Because of these gaps, the most robust strategy is to:
- Plan for worse-than-average processing times at first entry.
- Build time buffers into your itinerary, especially around key connections.
- Manage your Schengen days conservatively to reduce overstay risk.
- Watch for local updates from airports, airlines, and border authorities, as operations can change quickly.
Practical Summary: How to Adapt Your Destination Choices to EES
To align your travel choices with EES and real airport capacity, use the following structured checklist.

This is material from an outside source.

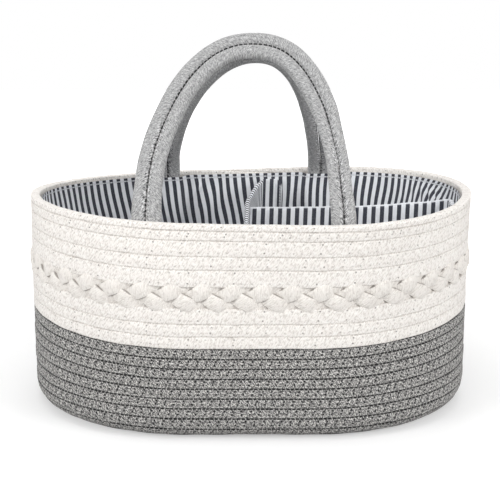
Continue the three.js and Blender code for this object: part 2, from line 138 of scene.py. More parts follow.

| Decision Area | Conservative Choice | Trade-off |
| First Schengen entry airport | Prefer less congested airports and cautious rollouts | May require indirect routes or extra connections |
| Arrival time at airport | Arrive significantly earlier than pre-EES norms | Higher time cost, lower risk of missed flights |
| Connection planning | Avoid tight connections, especially at first entry | Longer total journey time |
| Schengen stay length | Stay clearly under 90/180-day limit | Less flexibility for long or frequent trips |
| Use of automation | Hybrid: use kiosks/apps but plan for manual processing | More effort, but resilient to glitches |
| Special needs (mobility, health) | Pre-book assistance and add extra buffer time | More planning required |
If you treat EES as a structural constraint, not just a background policy, you can make stronger choices about where and how you enter Schengen, how much time you allow for border checks, and how you manage your legal stay. The system is still evolving, and real operations often lag behind official plans, so a conservative, buffer-heavy plan remains the most reliable way to travel.